D'après les communications de Charles Pollack (Philadelphie), AlecVahanian (Paris), Ellliot Antman (Boston), David Faxon (Chicago) et Kristin Newby (Durham).
Des protocoles thérapeutiques standardisés
Aux Etats-Unis, « Get with the guidelines », un programme national pour l'amélioration de la qualité de prise en charge des patients hospitalisés pour un accident cardio-vasculaire, commence à être mis en place. Les premiers résultats concernant 123 hôpitaux et 27 825 patients montrent que la formation des médecins et l'élaboration de protocoles standardisés et systématisés améliorent de façon très significative l'application des recommandations thérapeutiques. Après quelques mois, le pourcentage de patients recevant l'ensemble des médicaments ayant prouvé leur efficacité a fortement augmenté, tout comme la prescription d'une rééducation cardiaque et l'aide au sevrage tabagique.
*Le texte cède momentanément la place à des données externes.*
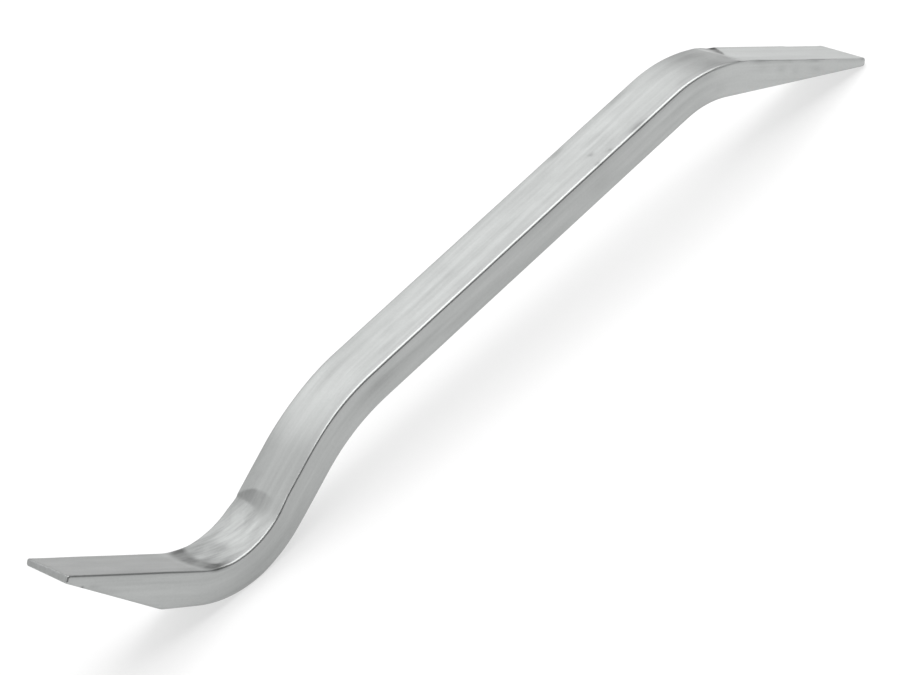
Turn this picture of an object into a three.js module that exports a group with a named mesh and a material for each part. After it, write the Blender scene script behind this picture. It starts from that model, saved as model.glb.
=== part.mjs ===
// A double-ended pry bar, forged in one piece from flat steel bar. A straight shaft runs between a
// heeled chisel on the left, offset below the shaft, and a plain chisel on the right, bent down.
//
// Millimetres and degrees. +X runs from the heeled end to the plain end, +Y across the width, +Z up.
// The bar stands on its heel and on the lower edge of its right tip. The origin lies on that
// surface, below the middle of the bar.
import * as THREE from "three";

// Bar stock.
const BAR_WIDTH = 25.4;
const BAR_THICKNESS = 14.3;
const EDGE_RADIUS = 1.2;
const SHAFT_LENGTH = 183;

// Crown bend and the straight offset below it, which lead from the shaft down to the heel. Bending
// draws the top of the crown in on each side.
const CROWN_ANGLE = 25;
const CROWN_INNER_RADIUS = 88;
const CROWN_SPREAD = -0.3;
const OFFSET_LENGTH = 24.5;

// Heel bend, with the blade's flat facet above it and the sole and heel ridge below it. Bending
// pushes the top of the heel bend out on each side.
const HEEL_ANGLE = 63.7;
const HEEL_TOP_RADIUS = 40;
const HEEL_SPREAD = 0.65;
const LEFT_FACET_LENGTH = 68;
const LEFT_TIP_THICKNESS = 3.2;
const SOLE_ANGLE = 61;
const SOLE_LENGTH = 19;

// Shoulder bend and right blade. The ramp under the blade runs tangent from its root to the tip, and
// the ground facet on top has sharper edges than the rest of the bar.
const SHOULDER_ANGLE = 36;
const SHOULDER_RADIUS = 72;
const RIGHT_FACET_LENGTH = 72.5;
const RIGHT_TIP_THICKNESS = 3.5;
const RAMP_ROOT_RADIUS = 48;
const RAMP_ROOT_SETBACK = 2;
const GROUND_EDGE_RADIUS = 0.4;

// Rounding of the tips, seen from the side and from above.
const LEFT_NOSE_RADIUS = 0.6;
const RIGHT_NOSE_RADIUS = 1.4;
const NOSE_EDGE_RADIUS = 0.2;

// Facets: the turn and the straight run between two sections, and the steps round one edge and nose.
const TURN_STEP = 4;
const RUN_STEP = 12;
const EDGE_STEPS = 4;
const NOSE_STEPS = 4;

const HALF_TURN = 180;
const QUARTER_TURN = 90;

// The point at a distance from another, along a heading in degrees, counter-clockwise from +X.
function pointFrom(start, heading, distance) {
  const angle = THREE.MathUtils.degToRad(heading);
  return new THREE.Vector2(Math.cos(angle), Math.sin(angle)).multiplyScalar(distance).add(start);
}

// The heading from one point to another, in degrees.
function headingTo(start, end) {
  return THREE.MathUtils.radToDeg(end.clone().sub(start).angle());
}

// An arc of the profile, drawn from one heading round its centre to another.
function makeArc(centre, radius, startHeading, endHeading) {
  const start = THREE.MathUtils.degToRad(startHeading);
  const end = THREE.MathUtils.degToRad(endHeading);
  const curve = new THREE.EllipseCurve(centre.x, centre.y, radius, radius, start, end, end < start);
  return { centre, radius, curve, start: curve.getPoint(0), end: curve.getPoint(1) };
}

// The heeled end, to the left of the shaft, whose top face starts at the point (0, 0).
function layOutLeftEnd() {
  const crownCentre = new THREE.Vector2(0, -BAR_THICKNESS - CROWN_INNER_RADIUS);
  const up = QUARTER_TURN + CROWN_ANGLE;
  const left = HALF_TURN + CROWN_ANGLE;
  const crownTop = makeArc(crownCentre, CROWN_INNER_RADIUS + BAR_THICKNESS, up, QUARTER_TURN);
  const crownUnder = makeArc(crownCentre, CROWN_INNER_RADIUS, up, QUARTER_TURN);

  const offsetEnd = pointFrom(crownTop.start, left, OFFSET_LENGTH);
  const heelCentre = pointFrom(offsetEnd, up, HEEL_TOP_RADIUS);
  const down = up + HALF_TURN;
  const heelTop = makeArc(heelCentre, HEEL_TOP_RADIUS, down - HEEL_ANGLE, down);
  const soleRadius = HEEL_TOP_RADIUS + BAR_THICKNESS;
  const heelUnder = makeArc(heelCentre, soleRadius, down - SOLE_ANGLE, down);

  const bladeHeading = left - HEEL_ANGLE;
  const tipTop = pointFrom(heelTop.start, bladeHeading, LEFT_FACET_LENGTH);
  const tipUnder = pointFrom(tipTop, bladeHeading + QUARTER_TURN, LEFT_TIP_THICKNESS);
  const heelRidge = pointFrom(heelUnder.start, left - SOLE_ANGLE, SOLE_LENGTH);
  return { crownTop, crownUnder, heelTop, heelUnder, tipTop, tipUnder, heelRidge };
}

// The plain end, to the right of the shaft.
function layOutRightEnd() {
  const shoulderCentre = new THREE.Vector2(SHAFT_LENGTH, -SHOULDER_RADIUS);
  const up = QUARTER_TURN - SHOULDER_ANGLE;
  const shoulder = makeArc(shoulderCentre, SHOULDER_RADIUS, QUARTER_TURN, up);
  const tipTop = pointFrom(shoulder.end, -SHOULDER_ANGLE, RIGHT_FACET_LENGTH);
  const tipUnder = pointFrom(tipTop, up + HALF_TURN, RIGHT_TIP_THICKNESS);

  const rootX = SHAFT_LENGTH + RAMP_ROOT_SETBACK;
  const rootCentre = new THREE.Vector2(rootX, -BAR_THICKNESS - RAMP_ROOT_RADIUS);
  const tangentAngle = Math.acos(RAMP_ROOT_RADIUS / rootCentre.distanceTo(tipUnder));
  const rampUp = headingTo(rootCentre, tipUnder) + THREE.MathUtils.radToDeg(tangentAngle);
  const rampRoot = makeArc(rootCentre, RAMP_ROOT_RADIUS, QUARTER_TURN, rampUp - 2 * HALF_TURN);
  return { shoulder, rampRoot, tipTop, tipUnder };
}

// The underside of the bar from the left tip to the right one, as one path.
function drawUnderside(left, right) {
  const path = new THREE.CurvePath();
  path.add(new THREE.LineCurve(left.tipUnder, left.heelRidge));
  path.add(new THREE.LineCurve(left.heelRidge, left.heelUnder.start));
  path.add(left.heelUnder.curve);
  path.add(new THREE.LineCurve(left.heelUnder.end, left.crownUnder.start));
  path.add(left.crownUnder.curve);
  path.add(new THREE.LineCurve(left.crownUnder.end, right.rampRoot.start));
  path.add(right.rampRoot.curve);
  path.add(new THREE.LineCurve(right.rampRoot.end, right.tipUnder));
  return path;
}

// The point where the line square to the top face, down from one of its points, meets the underside.
function pointBelow(top, tangent, underside) {
  const ahead = (point) => point.clone().sub(top).dot(tangent);
  for (let i = 1; i < underside.length; i += 1) {
    const before = ahead(underside[i - 1]);
    const after = ahead(underside[i]);
    if (before <= 0 && after >= 0) {
      return underside[i - 1].clone().lerp(underside[i], before / (before - after));
    }
  }
  return ahead(underside[0]) > 0 ? underside[0].clone() : underside.at(-1).clone();
}

// The sections along one stretch of the top face. Spread is added to each side of the top, and is
// greatest at the middle of the stretch.
function addStretch(sections, curve, steps, spread, edgeRadius, underside) {
  for (let i = sections.length === 0 ? 0 : 1; i <= steps; i += 1) {
    const share = i / steps;
    const top = curve.getPoint(share);
    const bulge = spread * Math.sin(Math.PI * share);
    sections.push({
      top,
      under: pointBelow(top, curve.getTangent(share), underside),
      topHalfWidth: BAR_WIDTH / 2 + bulge,
      underHalfWidth: BAR_WIDTH / 2,
      edgeRadius,
    });
  }
}

// The same section, moved along the blade and drawn in by the same amount all round.
function drawIn(section, along, inset, edgeRadius) {
  const up = section.top.clone().sub(section.under).normalize();
  return {
    top: section.top.clone().add(along).addScaledVector(up, -inset),
    under: section.under.clone().add(along).addScaledVector(up, inset),
    topHalfWidth: section.topHalfWidth - inset,
    underHalfWidth: section.underHalfWidth - inset,
    edgeRadius,
  };
}

// The sections that round off a tip, from its full section to its end face.
function makeNose(fullSection, towardsTip, noseRadius) {
  const nose = [];
  for (let i = 1; i <= NOSE_STEPS; i += 1) {
    const angle = THREE.MathUtils.degToRad((QUARTER_TURN * i) / NOSE_STEPS);
    const along = towardsTip.clone().multiplyScalar(noseRadius * Math.sin(angle));
    const inset = noseRadius * (1 - Math.cos(angle));
    const edgeRadius = Math.max(fullSection.edgeRadius - inset, NOSE_EDGE_RADIUS);
    nose.push(drawIn(fullSection, along, inset, edgeRadius));
  }
  return nose;
}

// All sections of the bar, from the left tip's end face to the right one's.
function layOutSections(left, right) {
  const underside = drawUnderside(left, right).getPoints(Math.ceil(HEEL_ANGLE / TURN_STEP));
  const turns = (angle) => Math.ceil(angle / TURN_STEP);
  const runs = (length) => Math.ceil(length / RUN_STEP);
  const leftward = pointFrom(new THREE.Vector2(), HALF_TURN + CROWN_ANGLE - HEEL_ANGLE, 1);
  const rightward = pointFrom(new THREE.Vector2(), -SHOULDER_ANGLE, 1);
  const leftRoot = left.tipTop.clone().addScaledVector(leftward, -LEFT_NOSE_RADIUS);
  const rightRoot = right.tipTop.clone().addScaledVector(rightward, -RIGHT_NOSE_RADIUS);
  const ridgeSetback = left.heelRidge.clone().sub(left.tipTop).dot(leftward);
  const aboveRidge = left.tipTop.clone().addScaledVector(leftward, ridgeSetback);

  const sections = [];
  const add = (curve, steps, spread, edgeRadius) =>
    addStretch(sections, curve, steps, spread, edgeRadius, underside);
  add(new THREE.LineCurve(leftRoot, aboveRidge), 1, 0, EDGE_RADIUS);
  add(new THREE.LineCurve(aboveRidge, left.heelTop.start), 1, 0, EDGE_RADIUS);
  add(left.heelTop.curve, turns(HEEL_ANGLE), HEEL_SPREAD, EDGE_RADIUS);
  add(new THREE.LineCurve(left.heelTop.end, left.crownTop.start), 1, 0, EDGE_RADIUS);
  add(left.crownTop.curve, turns(CROWN_ANGLE), CROWN_SPREAD, EDGE_RADIUS);
  add(new THREE.LineCurve(left.crownTop.end, right.shoulder.start), 1, 0, EDGE_RADIUS);
  add(right.shoulder.curve, turns(SHOULDER_ANGLE), 0, EDGE_RADIUS);
  add(new THREE.LineCurve(right.shoulder.end, rightRoot), runs(RIGHT_FACET_LENGTH), 0, GROUND_EDGE_RADIUS);
  return [
    ...makeNose(sections[0], leftward, LEFT_NOSE_RADIUS).reverse(),
    ...sections,
    ...makeNose(sections.at(-1), rightward, RIGHT_NOSE_RADIUS),
  ];
}

// A square of half-size 2 with corners of radius 1. Every point of it lies on one of its corners.
function drawUnitSection() {
  const shape = new THREE.Shape();
  for (let corner = 0; corner < 4; corner += 1) {
    const start = (corner * Math.PI) / 2;
    const middle = start + Math.PI / 4;
    const x = Math.sign(Math.cos(middle));
    const y = Math.sign(Math.sin(middle));
    shape.absarc(x, y, 1, start, start + Math.PI / 2, false);
  }
  return shape;
}

// Carries a point of the unit section to its place on one section of the bar.
function placeOnSection(point, section) {
  const side = Math.sign(point.x);
  const onTop = point.y > 0;
  const round = new THREE.Vector2(point.x - side, point.y - Math.sign(point.y));
  const up = section.top.clone().sub(section.under).normalize();
  const face = onTop ? section.top : section.under;
  const halfWidth = onTop ? section.topHalfWidth : section.underHalfWidth;
  const rise = section.edgeRadius * (round.y - Math.sign(point.y));
  const centre = face.clone().addScaledVector(up, rise);
  const across = side * (halfWidth - section.edgeRadius) + section.edgeRadius * round.x;
  return new THREE.Vector3(centre.x, across, centre.y);
}

// The bar's solid: the unit section extruded one step per section, with each step put in its place.
function makeBarGeometry(sections) {
  const steps = sections.length - 1;
  const geometry = new THREE.ExtrudeGeometry(drawUnitSection(), {
    steps,
    depth: steps,
    bevelEnabled: false,
    curveSegments: EDGE_STEPS / 2,
  });
  const position = geometry.getAttribute("position");
  const point = new THREE.Vector3();
  for (let i = 0; i < position.count; i += 1) {
    point.fromBufferAttribute(position, i);
    const placed = placeOnSection(point, sections[Math.round(point.z)]);
    position.setXYZ(i, placed.x, placed.y, placed.z);
  }
  return geometry;
}

// The angle that levels the line on which the bar stands, under its heel and its right tip.
function levellingAngle(heel, tipSection) {
  const up = tipSection.top.clone().sub(tipSection.under).normalize();
  const tipCentre = tipSection.under.clone().addScaledVector(up, RIGHT_NOSE_RADIUS);
  const between = tipCentre.sub(heel.centre);
  const drop = (RIGHT_NOSE_RADIUS - heel.radius) / between.length();
  return Math.asin(drop) - between.angle();
}

// Stands the bar on its heel and right tip, over the origin.
function standOnFloor(geometry, levelling) {
  geometry.rotateY(-levelling);
  geometry.computeBoundingBox();
  const middle = geometry.boundingBox.getCenter(new THREE.Vector3());
  return geometry.translate(-middle.x, -middle.y, -geometry.boundingBox.min.z);
}

const leftEnd = layOutLeftEnd();
const rightEnd = layOutRightEnd();
const sections = layOutSections(leftEnd, rightEnd);
const rightNoseRoot = sections.at(-1 - NOSE_STEPS);
const barGeometry = makeBarGeometry(sections);
standOnFloor(barGeometry, levellingAngle(leftEnd.heelUnder, rightNoseRoot));

const groundSteel = new THREE.MeshStandardMaterial({ color: 0xb0b2b1, roughness: 0.38, metalness: 1 });
const forgedBar = new THREE.Mesh(barGeometry, groundSteel);
forgedBar.name = "forged_bar";

const pryBar = new THREE.Group();
pryBar.add(forgedBar);

export default pryBar;
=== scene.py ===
import math

import bpy
import numpy as np
from mathutils import Matrix, Vector


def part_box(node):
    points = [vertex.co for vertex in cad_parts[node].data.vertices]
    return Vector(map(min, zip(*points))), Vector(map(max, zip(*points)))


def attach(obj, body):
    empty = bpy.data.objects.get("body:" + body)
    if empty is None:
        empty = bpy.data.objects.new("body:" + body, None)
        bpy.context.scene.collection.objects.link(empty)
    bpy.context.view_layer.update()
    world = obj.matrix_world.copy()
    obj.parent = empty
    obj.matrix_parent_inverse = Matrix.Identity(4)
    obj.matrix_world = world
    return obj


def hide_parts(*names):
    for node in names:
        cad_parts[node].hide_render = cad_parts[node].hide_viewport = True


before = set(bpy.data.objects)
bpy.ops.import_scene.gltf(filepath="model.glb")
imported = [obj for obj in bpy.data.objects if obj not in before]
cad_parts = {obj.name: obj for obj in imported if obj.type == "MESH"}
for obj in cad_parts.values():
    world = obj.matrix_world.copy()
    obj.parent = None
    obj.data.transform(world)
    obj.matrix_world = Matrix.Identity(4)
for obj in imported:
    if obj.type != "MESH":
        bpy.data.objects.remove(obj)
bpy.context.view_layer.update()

MM = 0.001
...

Autre bénéfice : une meilleure prise en charge des femmes, qui, trop souvent encore, ne bénéficient pas du même niveau de qualité que les hommes. Actuellement, le programme « Get with the guidelines » concerne 40 hôpitaux et plus de 60 000 patients. L'amélioration de la prise en charge de l'IDM, l'une des priorités de l'American Heart Association, vise aussi à favoriser l'observance thérapeutique.
Dr M. J.
D'après la communication de Richard C. Pasternak (Boston).